Une alliance platine compressée sans soudure, qui sera alors très résistante à la déformation, le platine s'use difficilement mais à épaisseur égale est plus souple recuit que de l'or recuit....

Avec cette même méthode, sans recuire, il est possible de faire un anneau en or pur (24K) sans soudure et que cet anneau soit parfaitement rigide et ne se déformant pas du tout à long terme. J'ai eu l'occasion de faire un anneau en or pur pour homme et même plusieurs années plus tard l'anneau était toujours parfaitement rond.

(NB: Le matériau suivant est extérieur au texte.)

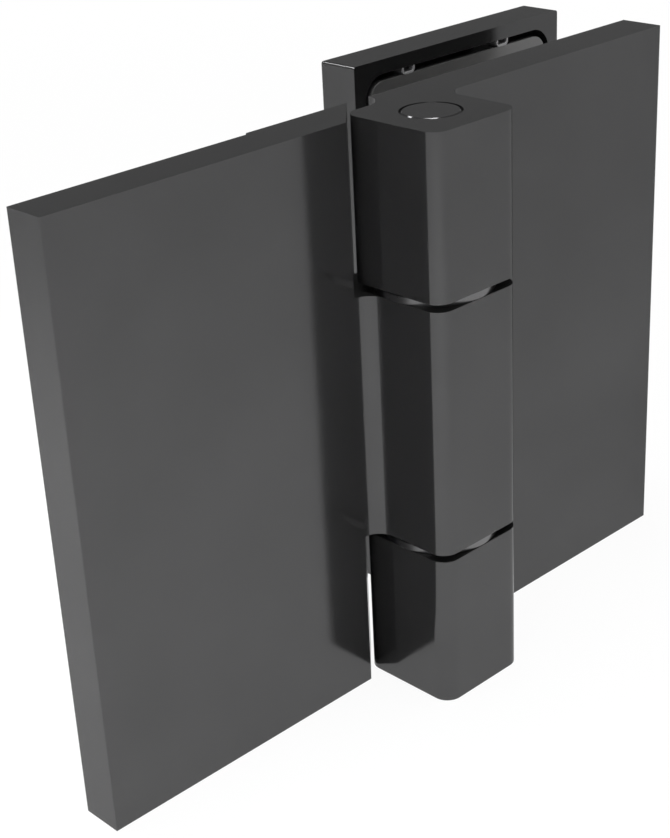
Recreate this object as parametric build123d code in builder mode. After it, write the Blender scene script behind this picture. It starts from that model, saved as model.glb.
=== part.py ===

Des pendentifs découpés dans une seule pièce (en forme de croix ou autre ) dont on aura pris soin d'inclure dans la forme un anneau pouvant recevoir la bélière. Ces croix ou pendentifs fabriqués ainsi seront très résistant à la déformation, ce qui permet de faire des pièces asseaz petites et fines d'une solidité très supérieure à.....la fonte.

Un crochet en forme de '' S '', découpé dans une plaque non recuite, et qui fera office de fermoir... pour y passer des anneaux en bout de chaînes.

Du laiton laminé qui servira à faire des gabarits.... non recuit, ils seront ainsi plus rigides et auront des vies plus longues.

ETC...


RÉSUMÉ...............

Par une longue pratique, par une expérience irremplaceable en atelier, et par une compréhension fine des différences entre un métal laminé et un métal recuit, en fonction des objectifs précis et des étapes qui se succèdent dans le bon ordre, le bijoutier-joaillier tirera de très grands avantages en recuisant au bon moment ou même en ne recuisant pas éventuellement, la qualité de sa production en sera plus grande, plus belle et plus rapide.

J'oubliais, il est possible de recuire de la soudure et de la laminer dans un autre sens.....cela peut être éventuellement utile.


Je vous souhaite une très belle journée,

Bon travail à la cheville aux artisans de partout sur cette planète...sympathique.


Michel Zimmermann
Artisan Bijoutier-Joaillier
Québec le 22 mars 2010



P.S. Ais-je tout dit du recuit ?..... Pas sûr du tout....il serait donc possible que je complète cet article à l'occasion, la date près titre en serait alors changée.